Британская версия преподается сегодня почти как открытие, но справедливость требует признать, что английский след прочитывался в истории с Распутиным давно, и даже имя убийцы Распутина, агента Рейнера, не ново.
«На лестнице, подымаясь в столовую, я встретил моего товарища, английского офицера Освальда Рейнера. Он знал обо всем и очень за меня волновался. Я его успокоил, сказав, что все пока обстоит благополучно», – писал Юсупов в мемуарах. И обращает на себя внимание тот факт, что англичанин знал о подготовке «патриотического подвига» русского князя. Причем не просто англичанин, не просто офицер, а сотрудник SecretService.
«Юсупов же рассказал о случившемся и своему другу, английскому офицеру Рейнеру, служившему в английской разведке в Петрограде, начальником которой был известный сэр Самуэль Хоар. То был один из способов, которым освещались ваш Двор и придворные круги. Отсюда осведомленность английского посла Бьюкенена», – то ли просто повторял вслед за Феликсом Спиридович и чуть-чуть недотягивал до истины, то ли не желал эту истину раскрывать.

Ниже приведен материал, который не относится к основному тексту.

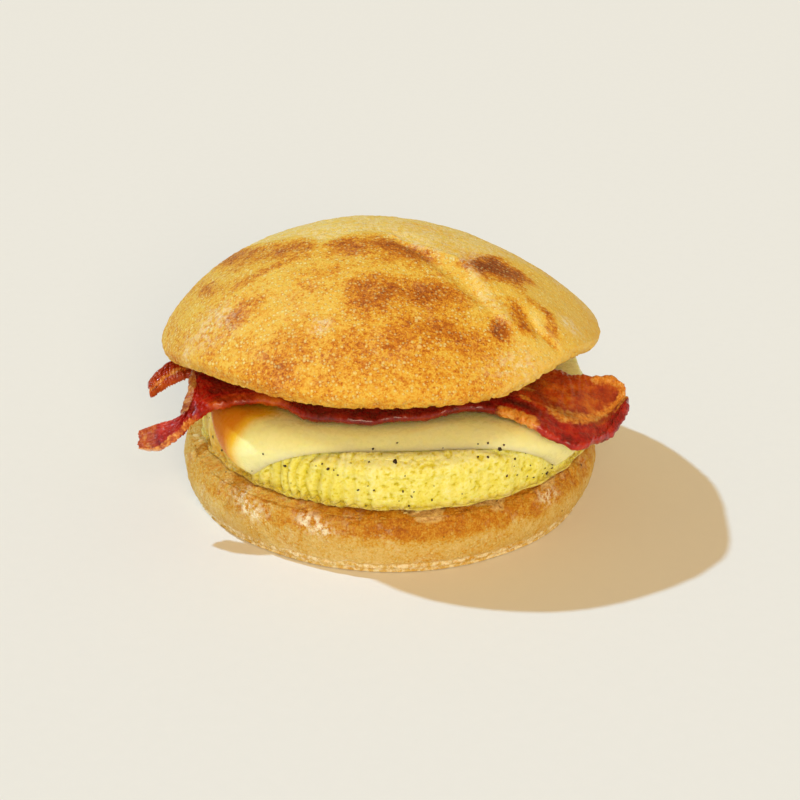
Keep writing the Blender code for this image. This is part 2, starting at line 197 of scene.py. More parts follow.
# Toasted marks of the dome, seen from above, in millimetres and degrees:
# x, y, half length, half width, turn of the long side, how much darker
TOAST_MARKS = (
    (-8.6, -11.0, 5.4, 3.4, 38.0, 0.24),
    (3.2, -11.2, 5.4, 3.2, -22.0, 0.28),
    (0.5, -13.5, 8.6, 4.4, -8.0, 0.20),
    (0.0, -20.0, 13.0, 5.0, 0.0, 0.04),
    (-3.0, -29.6, 5.0, 4.6, 40.0, 0.28),
    (9.4, -27.6, 6.4, 3.6, 10.0, 0.28),
    (4.6, -33.5, 13.0, 7.0, 0.0, 0.10),
    (2.0, -43.0, 17.0, 7.0, 0.0, 0.08),
    (2.5, -42.0, 3.6, 3.4, 0.0, 0.06),
    (11.9, -36.4, 3.0, 3.0, 0.0, 0.15),
    (18.4, -39.6, 3.2, 2.8, 0.0, 0.12),
    (23.9, -33.0, 2.2, 2.4, 0.0, 0.26),
    (24.4, -10.8, 6.8, 5.8, 30.0, 0.56),
    (20.0, -14.0, 3.6, 2.4, 20.0, 0.16),
    (27.6, -27.2, 1.7, 3.8, 12.0, 0.38),
    (32.0, -22.4, 3.0, 1.6, -30.0, 0.34),
    (34.8, -27.4, 1.5, 3.8, 6.0, 0.34),
    (30.0, -31.0, 1.6, 2.0, 0.0, 0.28),
    (23.4, -34.1, 2.2, 2.2, 0.0, 0.20),
    (8.4, 5.4, 5.0, 3.0, 0.0, 0.18),
    (13.6, -4.8, 3.4, 2.2, -20.0, 0.16),
    (-21.0, -10.4, 4.0, 4.6, 20.0, 0.28),
    (-28.0, -6.4, 5.0, 4.4, 30.0, 0.22),
    (-34.8, 2.0, 3.0, 6.4, 20.0, 0.28),
    (-29.0, -18.6, 4.6, 1.4, 24.0, 0.16),
    (-23.0, -15.8, 2.6, 1.1, 24.0, 0.10),
    (-29.8, -29.0, 3.2, 2.8, 20.0, 0.15),
    (-17.4, -25.8, 2.0, 1.8, 0.0, 0.17),
    (-13.4, -21.8, 3.0, 1.8, 10.0, 0.16),
    (-40.0, -10.8, 1.5, 4.4, 20.0, 0.20),
    (-21.0, -41.2, 3.6, 3.4, 0.0, 0.14),
    (-7.8, -45.0, 3.6, 3.0, 0.0, 0.09),
    (-24.6, -45.6, 5.0, 2.2, -20.0, 0.12),
    (-33.0, -31.0, 2.6, 2.4, 0.0, 0.14),
    (-12.0, 26.0, 9.0, 6.0, 30.0, 0.26),
    (22.0, 24.0, 8.0, 5.0, -40.0, 0.30),
    (-34.0, 26.0, 6.0, 5.0, -45.0, 0.22),
    (6.0, 42.0, 10.0, 4.0, 0.0, 0.24),
    (38.0, 12.0, 4.0, 6.0, 0.0, 0.20),
)
MARK_SPREAD = 1.25
CROWN_TOAST = 0.34
HEEL_TOAST = 0.24
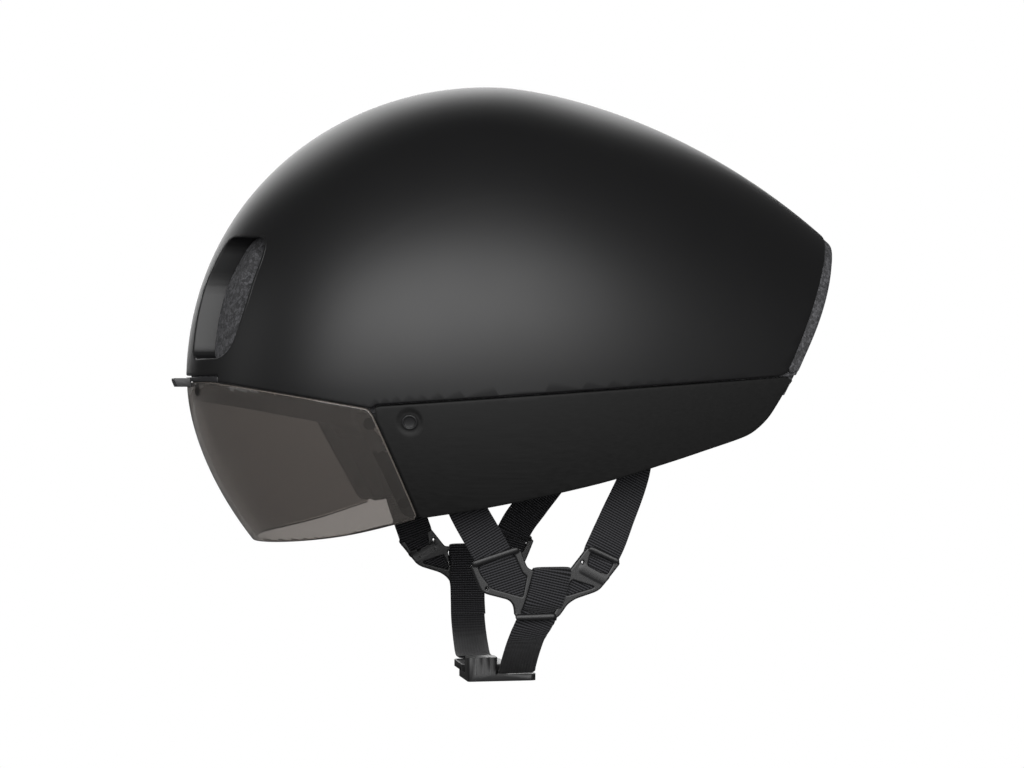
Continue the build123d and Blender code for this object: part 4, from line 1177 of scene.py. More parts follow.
@dataclass
class EarCovers:
    """The two ear covers: panel with a dished seat for its stud, and the flange under the shield's rear edge."""

    toe: tuple[float, float] = (-28.5, -59.4)
    keel: tuple[tuple[float, float], ...] = ((6.0, -53.8), (51.0, -44.5), (82.0, -36.0), (104.0, -29.5), (119.0, -25.0))
    heel: tuple[tuple[float, float], ...] = ((126.0, -22.0), (133.0, -16.2), (138.0, -9.4), (142.5, -2.6))
    seam_gap: float = 0.5
    wall: float = 4.4
    lip: float = 0.7
    flange_reach: float = 7.0
    flange_inset: float = 2.9
    flange_wall: float = 1.7
    flange_drop: float = 2.0
    flange_rise: float = 1.5
    flange_cover: float = 5.0
    stud: tuple[float, float] = (-35.3, -16.4)
    seat_radius: float = 5.2
    seat_depth: float = 0.7
    seat_edge: float = 1.2
    seat_patch: float = 7.0
    flange_lip: float = 0.4
    flange_fan: tuple[float, float, float] = (115.0, 150.0, 1.0)
    flange_arch: tuple[float, float, float] = (-84.0, -20.0, 1.0)
    corner: float = 1.5

    def outline(self, shell: Shell) -> Array:
        """Side view outline of a cover.

        Args:
            shell: the shell above.

        Returns:
            The outline's corners as (n, 2) stations and heights.
        """
        gap = self.seam_gap
        front = (shell.brow_corner[0] + gap, shell.brow_corner[1] - gap)
        top = (shell.seam_front[0] + gap, shell.seam_front[1] - gap)
        rear = (shell.seam_tail[0] + 0.6, shell.seam_tail[1] - gap)
        below = smooth_line([self.toe, *self.keel, *self.heel, rear], 5)
        path = [top, front, *[tuple(p) for p in below]]
        return rounded(path, self.corner, 3)

    def flange_outline(self, shell: Shell) -> Array:
        """Side view outline of the flange, from under the cover's edge to ahead of it.

        Args:
            shell: the shell above.

        Returns:
            The outline's corners as (n, 2) stations and heights.
        """
        top, toe = shell.brow_corner[1] - self.flange_drop, self.toe[1] + self.flange_rise
        front, under = -self.flange_reach, self.flange_cover
        return rounded([(shell.brow_corner[0] + front, top), (shell.brow_corner[0] + under, top),
                        (self.toe[0] + under, toe), (self.toe[0] + front, toe)], 1.0, 3)

    def build(self, shell: Shell) -> list[bpy.types.Object]:
        """Makes both covers, the right one as the left one's mirror.

        Args:
            shell: the shell above.

        Returns:
            Both covers.
        """
        outline = self.outline(shell)
        seat, _ = FORM.side_place(*self.stud, Side.LEFT)

        def keep(places: Array) -> Array:
            """Distance inside the cover's outline."""
            return inside_distance(outline, places[..., 0], places[..., 2])

        def sink(places: Array) -> Array:
            """Depth of the stud's seat: a smooth step at its radius.

            Args:
                places: places in millimetres.

            Returns:
                Depths in millimetres.
            """
            away = np.linalg.norm(places - seat, axis=-1)
            share = np.clip((self.seat_radius + self.seat_edge / 2 - away) / self.seat_edge, 0, 1)
            return self.seat_depth * share * share * (3 - 2 * share)

        reach = np.hypot(self.stud[0] - FORM.crown_station, self.stud[1] + FORM.fan_depth)
        at_u = math.atan2(self.stud[1] + FORM.fan_depth, self.stud[0] - FORM.crown_station)
        full = float(FORM.fan_reach(np.array([at_u]))[0])
        at_v = -math.acos((reach - FORM.fan_core) / (full - FORM.fan_core))
        near_u, near_v = self.seat_patch / reach, 4.4 * DEG
        angles = lines(28 * DEG, 152 * DEG, 1.2 * DEG, ((at_u - near_u, at_u + near_u, 0.4 * DEG),))
        arches = lines(-86 * DEG, -20 * DEG, 0.8 * DEG, ((at_v - near_v, at_v + near_v, 0.35 * DEG),))
        vertices, faces = Skin(angles, arches, keep, wall=self.wall, lip=self.lip, sink=sink).build()
        flange = self.flange_outline(shell)
        strip = Skin(turned_lines(*self.flange_fan), turned_lines(*self.flange_arch),
                     lambda places: inside_distance(flange, places[..., 0], places[..., 2]),
                     FormLayer(self.flange_inset), self.flange_wall, self.flange_lip)
        more, rows = strip.build()
        faces = faces + [[n + len(vertices) for n in row] for row in rows]
        vertices = np.concatenate([vertices, more])
        pieces = []
        for side in Side:
            made = (vertices, faces) if side is Side.LEFT else mirrored(vertices, faces)
            pieces.append(make_piece(f"cover_panel_{side.word}", *made, COVER, "helmet", "cover",
                                     (f"ear_cover_{side.word}",)))
        return pieces


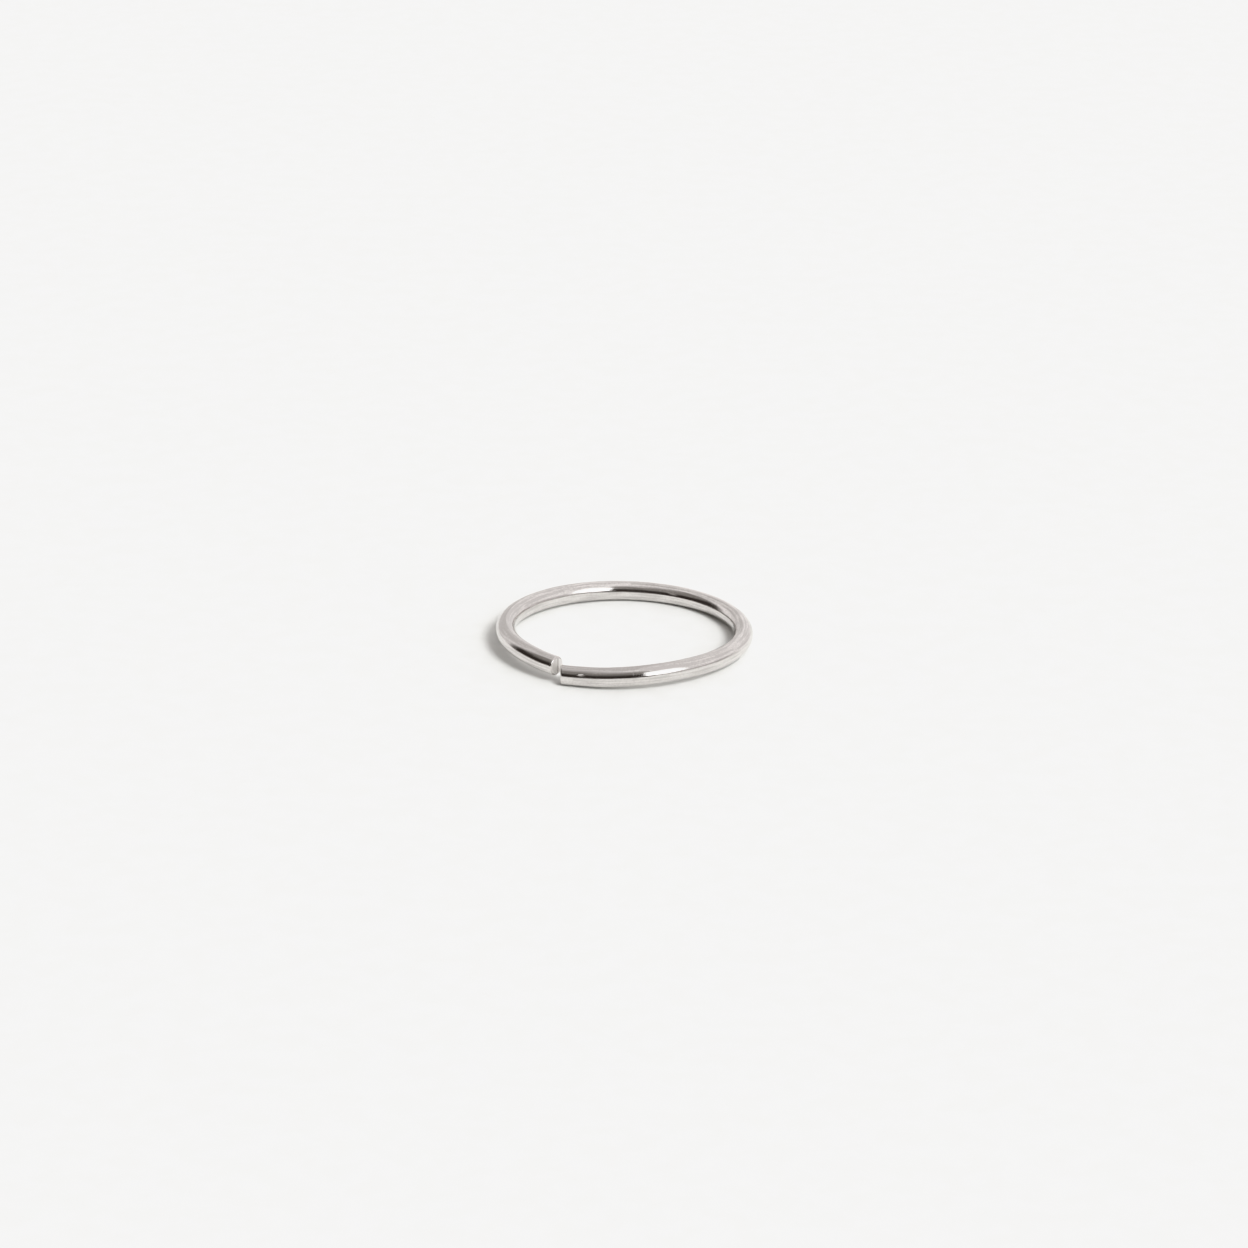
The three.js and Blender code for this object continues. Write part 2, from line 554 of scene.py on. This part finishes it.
def make_studio():
    """The room, painted by direction. The camera itself sees a plain backdrop instead."""
    world = bpy.data.worlds.new("studio")
    world.use_nodes = True
    tree = world.node_tree
    direction = add_node(tree, "ShaderNodeTexCoord").outputs["Generated"]
    x, y, z = add_node(tree, "ShaderNodeSeparateXYZ", {0: direction}).outputs
    azimuth = maths(tree, "ARCTAN2", x, maths(tree, "MULTIPLY", y, -1.0))
    azimuth = maths(tree, "DEGREES", azimuth)
    elevation = maths(tree, "DEGREES", maths(tree, "ARCSINE", z))

    colour = WALL
    for patch in PATCHES.values():
        across = between(tree, azimuth, patch.azimuths)
        upright = between(tree, elevation, patch.elevations)
        colour = painted(tree, colour, patch.colour, maths(tree, "MULTIPLY", across, upright))

    background = tree.nodes["Background"]
    tree.links.new(colour, background.inputs["Color"])
    backdrop = add_node(tree, "ShaderNodeBackground", {"Color": (*BACKDROP, 1.0)})
    seen = add_node(tree, "ShaderNodeLightPath").outputs["Is Camera Ray"]
    shaders = {0: seen, 1: background.outputs[0], 2: backdrop.outputs[0]}
    mixed = add_node(tree, "ShaderNodeMixShader", shaders)
    tree.links.new(mixed.outputs[0], tree.nodes["World Output"].inputs["Surface"])
    bpy.context.scene.world = world


def make_key():
    """The key light, a soft sun. The silver doesn't show it, since it shows the window."""
    light = bpy.data.lights.new("key", "SUN")
    light.angle = KEY_SOFTNESS
    light.energy = KEY_STRENGTH
    key = bpy.data.objects.new("key", light)
    key.visible_glossy = False
    level = math.cos(KEY_ELEVATION)
    rightwards = level * math.sin(KEY_AZIMUTH)
    forwards = level * math.cos(KEY_AZIMUTH)
    towards = Vector((rightwards, -forwards, math.sin(KEY_ELEVATION)))
    key.rotation_euler = towards.to_track_quat("Z", "Y").to_euler()
    bpy.context.scene.collection.objects.link(key)


def set_tones():
    """Plain tones with a soft shoulder that draws everything near the card's white together."""
    settings = bpy.context.scene.view_settings
    settings.view_transform = "Standard"
    settings.use_curve_mapping = True
    mapping = settings.curve_mapping
    mapping.white_level = (TONE_TOP, TONE_TOP, TONE_TOP)
    for tone in SHOULDER:
        mapping.curves[ALL_CHANNELS].points.new(tone.light / TONE_TOP, tone.shown)
    mapping.update()


make_studio()
make_key()
set_tones()


# ---- Camera ------------------------------------------------------------------------------
# A long lens in front of the ring, looking down on it at about 22 degrees.

CAMERA_ELEVATION = math.radians(21.9)
CAMERA_DISTANCE = 0.1929
CAMERA_ROLL = math.radians(0.2)
LENS = 135.0  # in millimetres, as the sensor is
SENSOR_WIDTH = 36.0
AIM = (-0.00002, 0.0, 0.00086)
NEAREST = 0.01  # the camera sees nothing closer than this or farther than that
FARTHEST = 20.0


def make_camera():
    """The camera, at CAMERA_DISTANCE back from AIM, rolled about its own line of sight."""
    data = bpy.data.cameras.new("camera")
    data.lens = LENS
    data.sensor_width = SENSOR_WIDTH
    data.clip_start = NEAREST
    data.clip_end = FARTHEST
    camera = bpy.data.objects.new("camera", data)
    bpy.context.scene.collection.objects.link(camera)
    back = np.array([0.0, -math.cos(CAMERA_ELEVATION), math.sin(CAMERA_ELEVATION)])
    camera.location = np.array(AIM) + CAMERA_DISTANCE * back
    tilt = Matrix.Rotation(math.pi / 2 - CAMERA_ELEVATION, 3, "X")
    camera.rotation_euler = (tilt @ Matrix.Rotation(CAMERA_ROLL, 3, "Z")).to_euler()
    bpy.context.scene.camera = camera


make_camera()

Зато очень близок к ее раскрытию был Великий Князь Александр Михайлович:
«Самое печальное было то, что я узнал, как поощрял заговорщиков британский посол при Императорском дворе сэр Джордж Бьюкенен. Он вообразил себе, что этим своим поведением он лучше всего защитит интересы союзников и что грядущее либеральное русское правительство поведет Россию от победы к победе.
Он понял свою ошибку уже через 24 часа после торжества революции и, несколько лет спустя, написал об этом в своем полном благородства «post mortem». Император Александр III выбросил бы такого дипломата за пределы России, даже не возвратив ему его верительных грамот, но Николай II терпел все».